(Object data in JSON)
▽
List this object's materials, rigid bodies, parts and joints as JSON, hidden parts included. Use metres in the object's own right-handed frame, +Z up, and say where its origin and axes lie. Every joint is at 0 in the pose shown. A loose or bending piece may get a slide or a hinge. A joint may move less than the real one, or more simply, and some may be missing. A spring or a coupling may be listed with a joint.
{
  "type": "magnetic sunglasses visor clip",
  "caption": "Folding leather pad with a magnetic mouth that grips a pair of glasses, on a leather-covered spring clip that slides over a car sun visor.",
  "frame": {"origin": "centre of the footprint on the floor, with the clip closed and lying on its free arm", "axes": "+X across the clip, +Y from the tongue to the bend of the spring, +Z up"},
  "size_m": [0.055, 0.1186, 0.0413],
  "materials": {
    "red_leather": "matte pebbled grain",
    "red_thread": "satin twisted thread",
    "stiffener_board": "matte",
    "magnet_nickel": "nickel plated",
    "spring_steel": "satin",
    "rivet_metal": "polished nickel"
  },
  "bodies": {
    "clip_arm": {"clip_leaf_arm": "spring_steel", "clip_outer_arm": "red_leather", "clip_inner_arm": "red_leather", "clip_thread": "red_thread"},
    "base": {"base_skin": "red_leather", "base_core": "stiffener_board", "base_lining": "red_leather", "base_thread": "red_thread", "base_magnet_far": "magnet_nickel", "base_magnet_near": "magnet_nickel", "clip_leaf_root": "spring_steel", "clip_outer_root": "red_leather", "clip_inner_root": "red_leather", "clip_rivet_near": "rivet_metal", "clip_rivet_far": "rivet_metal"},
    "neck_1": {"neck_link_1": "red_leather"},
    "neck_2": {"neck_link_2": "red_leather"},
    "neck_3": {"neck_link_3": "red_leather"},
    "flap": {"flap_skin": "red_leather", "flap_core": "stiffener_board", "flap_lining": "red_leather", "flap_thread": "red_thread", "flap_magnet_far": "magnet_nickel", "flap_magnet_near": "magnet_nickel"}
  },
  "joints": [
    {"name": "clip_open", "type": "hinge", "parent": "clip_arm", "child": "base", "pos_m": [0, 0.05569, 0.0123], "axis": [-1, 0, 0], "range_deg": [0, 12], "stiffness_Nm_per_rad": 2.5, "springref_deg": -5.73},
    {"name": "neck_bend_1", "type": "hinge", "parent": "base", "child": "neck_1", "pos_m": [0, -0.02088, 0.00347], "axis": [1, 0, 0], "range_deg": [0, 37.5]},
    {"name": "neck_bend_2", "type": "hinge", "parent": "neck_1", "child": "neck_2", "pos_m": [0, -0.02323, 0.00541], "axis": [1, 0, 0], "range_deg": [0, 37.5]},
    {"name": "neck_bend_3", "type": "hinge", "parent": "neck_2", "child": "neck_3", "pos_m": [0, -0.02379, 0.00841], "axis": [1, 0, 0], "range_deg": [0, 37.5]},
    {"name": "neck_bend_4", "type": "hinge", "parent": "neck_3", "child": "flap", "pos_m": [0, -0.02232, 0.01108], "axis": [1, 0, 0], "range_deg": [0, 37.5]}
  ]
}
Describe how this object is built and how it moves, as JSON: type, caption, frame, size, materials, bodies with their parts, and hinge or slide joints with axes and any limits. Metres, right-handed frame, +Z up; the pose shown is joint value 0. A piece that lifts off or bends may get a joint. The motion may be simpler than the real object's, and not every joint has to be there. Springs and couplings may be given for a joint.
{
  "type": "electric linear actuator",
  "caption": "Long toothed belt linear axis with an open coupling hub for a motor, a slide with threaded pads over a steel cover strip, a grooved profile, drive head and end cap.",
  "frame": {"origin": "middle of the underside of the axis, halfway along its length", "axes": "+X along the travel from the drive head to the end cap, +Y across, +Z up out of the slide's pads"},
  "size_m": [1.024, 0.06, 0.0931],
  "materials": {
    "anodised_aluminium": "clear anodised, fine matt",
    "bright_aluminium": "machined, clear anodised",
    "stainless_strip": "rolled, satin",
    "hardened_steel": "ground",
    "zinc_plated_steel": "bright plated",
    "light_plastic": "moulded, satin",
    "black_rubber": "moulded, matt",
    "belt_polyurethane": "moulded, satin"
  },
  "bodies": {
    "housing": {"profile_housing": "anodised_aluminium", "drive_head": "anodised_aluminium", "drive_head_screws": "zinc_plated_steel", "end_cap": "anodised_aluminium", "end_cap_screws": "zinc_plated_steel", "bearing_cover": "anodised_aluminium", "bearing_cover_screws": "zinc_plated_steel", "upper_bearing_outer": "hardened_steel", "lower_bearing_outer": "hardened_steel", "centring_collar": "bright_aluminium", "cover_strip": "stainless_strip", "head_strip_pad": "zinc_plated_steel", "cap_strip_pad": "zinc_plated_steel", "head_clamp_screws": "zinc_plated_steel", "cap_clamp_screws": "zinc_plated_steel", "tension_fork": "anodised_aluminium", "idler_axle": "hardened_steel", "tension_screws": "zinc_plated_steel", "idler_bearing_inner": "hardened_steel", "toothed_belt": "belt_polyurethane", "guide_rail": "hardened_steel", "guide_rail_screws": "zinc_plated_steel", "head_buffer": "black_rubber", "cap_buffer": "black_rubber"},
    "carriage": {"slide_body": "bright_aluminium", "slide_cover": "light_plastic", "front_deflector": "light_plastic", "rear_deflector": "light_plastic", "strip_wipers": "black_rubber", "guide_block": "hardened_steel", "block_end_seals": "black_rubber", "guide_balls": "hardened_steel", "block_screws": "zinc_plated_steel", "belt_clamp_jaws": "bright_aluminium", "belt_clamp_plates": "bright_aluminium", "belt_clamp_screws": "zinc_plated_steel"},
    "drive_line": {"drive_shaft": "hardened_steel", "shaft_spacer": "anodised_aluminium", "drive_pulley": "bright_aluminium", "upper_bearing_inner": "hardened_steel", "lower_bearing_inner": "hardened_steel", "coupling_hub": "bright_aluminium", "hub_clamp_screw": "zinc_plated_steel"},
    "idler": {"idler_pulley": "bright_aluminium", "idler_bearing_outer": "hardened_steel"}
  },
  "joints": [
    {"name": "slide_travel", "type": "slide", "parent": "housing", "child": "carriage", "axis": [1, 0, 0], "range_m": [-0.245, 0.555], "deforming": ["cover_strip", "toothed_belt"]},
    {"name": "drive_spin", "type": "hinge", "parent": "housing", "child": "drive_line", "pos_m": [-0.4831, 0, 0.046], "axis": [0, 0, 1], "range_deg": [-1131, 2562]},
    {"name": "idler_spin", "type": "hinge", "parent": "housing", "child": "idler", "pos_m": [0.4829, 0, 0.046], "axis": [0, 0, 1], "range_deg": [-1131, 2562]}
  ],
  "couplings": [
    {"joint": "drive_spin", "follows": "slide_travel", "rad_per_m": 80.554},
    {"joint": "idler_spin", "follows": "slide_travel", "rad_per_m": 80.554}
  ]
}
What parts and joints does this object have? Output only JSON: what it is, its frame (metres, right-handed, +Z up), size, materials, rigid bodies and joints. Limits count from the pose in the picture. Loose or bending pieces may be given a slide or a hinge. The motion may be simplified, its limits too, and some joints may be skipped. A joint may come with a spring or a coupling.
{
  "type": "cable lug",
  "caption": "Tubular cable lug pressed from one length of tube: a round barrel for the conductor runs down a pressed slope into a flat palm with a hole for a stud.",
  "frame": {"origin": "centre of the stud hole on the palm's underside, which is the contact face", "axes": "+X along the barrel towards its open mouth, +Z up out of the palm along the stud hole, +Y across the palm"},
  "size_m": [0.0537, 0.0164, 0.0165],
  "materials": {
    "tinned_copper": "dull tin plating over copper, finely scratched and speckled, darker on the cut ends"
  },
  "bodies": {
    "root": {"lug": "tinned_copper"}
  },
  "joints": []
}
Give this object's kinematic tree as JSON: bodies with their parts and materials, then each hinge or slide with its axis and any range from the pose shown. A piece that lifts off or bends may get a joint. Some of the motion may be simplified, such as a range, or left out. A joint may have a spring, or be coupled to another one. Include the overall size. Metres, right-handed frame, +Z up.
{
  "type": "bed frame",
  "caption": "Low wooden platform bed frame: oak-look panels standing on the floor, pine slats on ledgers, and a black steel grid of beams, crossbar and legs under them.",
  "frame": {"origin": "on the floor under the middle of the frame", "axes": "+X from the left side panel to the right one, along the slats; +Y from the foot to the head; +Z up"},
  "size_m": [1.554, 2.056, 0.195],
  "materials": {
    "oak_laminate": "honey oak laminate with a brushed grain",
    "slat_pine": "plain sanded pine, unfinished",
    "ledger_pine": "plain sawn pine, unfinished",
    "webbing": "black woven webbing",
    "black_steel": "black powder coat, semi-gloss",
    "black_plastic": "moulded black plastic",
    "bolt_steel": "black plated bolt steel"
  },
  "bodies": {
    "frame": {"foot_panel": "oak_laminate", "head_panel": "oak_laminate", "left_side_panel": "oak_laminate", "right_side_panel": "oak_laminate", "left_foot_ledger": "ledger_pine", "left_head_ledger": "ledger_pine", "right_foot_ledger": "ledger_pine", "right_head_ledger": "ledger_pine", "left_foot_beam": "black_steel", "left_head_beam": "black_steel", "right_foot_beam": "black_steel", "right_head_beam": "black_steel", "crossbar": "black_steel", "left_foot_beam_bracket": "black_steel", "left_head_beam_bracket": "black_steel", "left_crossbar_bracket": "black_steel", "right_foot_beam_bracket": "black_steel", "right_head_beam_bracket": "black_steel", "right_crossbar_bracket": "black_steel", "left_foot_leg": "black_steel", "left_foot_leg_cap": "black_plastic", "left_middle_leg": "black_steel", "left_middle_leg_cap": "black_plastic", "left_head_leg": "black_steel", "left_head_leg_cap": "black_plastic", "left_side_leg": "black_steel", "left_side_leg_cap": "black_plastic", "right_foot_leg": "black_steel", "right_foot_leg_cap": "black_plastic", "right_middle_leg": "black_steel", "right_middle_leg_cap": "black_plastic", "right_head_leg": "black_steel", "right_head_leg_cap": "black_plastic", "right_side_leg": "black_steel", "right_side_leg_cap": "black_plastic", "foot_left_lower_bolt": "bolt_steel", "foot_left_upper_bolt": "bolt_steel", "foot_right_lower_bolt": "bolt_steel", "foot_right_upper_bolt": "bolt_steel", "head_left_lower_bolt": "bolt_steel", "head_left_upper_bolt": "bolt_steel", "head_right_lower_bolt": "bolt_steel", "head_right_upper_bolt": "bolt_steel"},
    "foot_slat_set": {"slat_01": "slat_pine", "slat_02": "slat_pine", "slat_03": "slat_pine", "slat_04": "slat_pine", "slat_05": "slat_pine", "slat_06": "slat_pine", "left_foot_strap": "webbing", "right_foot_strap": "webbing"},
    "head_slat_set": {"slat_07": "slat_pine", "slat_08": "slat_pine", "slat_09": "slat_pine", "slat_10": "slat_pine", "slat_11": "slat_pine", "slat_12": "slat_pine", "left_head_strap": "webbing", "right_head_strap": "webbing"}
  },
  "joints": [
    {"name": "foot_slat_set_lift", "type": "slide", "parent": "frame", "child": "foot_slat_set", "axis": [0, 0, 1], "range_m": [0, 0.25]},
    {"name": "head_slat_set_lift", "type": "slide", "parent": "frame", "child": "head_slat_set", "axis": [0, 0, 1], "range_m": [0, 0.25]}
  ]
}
△
■ THE TASK
Check each line above for the string "their" and show the ones that have it.

■ FINISHED ANSWER
Describe how this object is built and how it moves, as JSON: type, caption, frame, size, materials, bodies with their parts, and hinge or slide joints with axes and any limits. Metres, right-handed frame, +Z up; the pose shown is joint value 0. A piece that lifts off or bends may get a joint. The motion may be simpler than the real object's, and not every joint has to be there. Springs and couplings may be given for a joint.
Give this object's kinematic tree as JSON: bodies with their parts and materials, then each hinge or slide with its axis and any range from the pose shown. A piece that lifts off or bends may get a joint. Some of the motion may be simplified, such as a range, or left out. A joint may have a spring, or be coupled to another one. Include the overall size. Metres, right-handed frame, +Z up.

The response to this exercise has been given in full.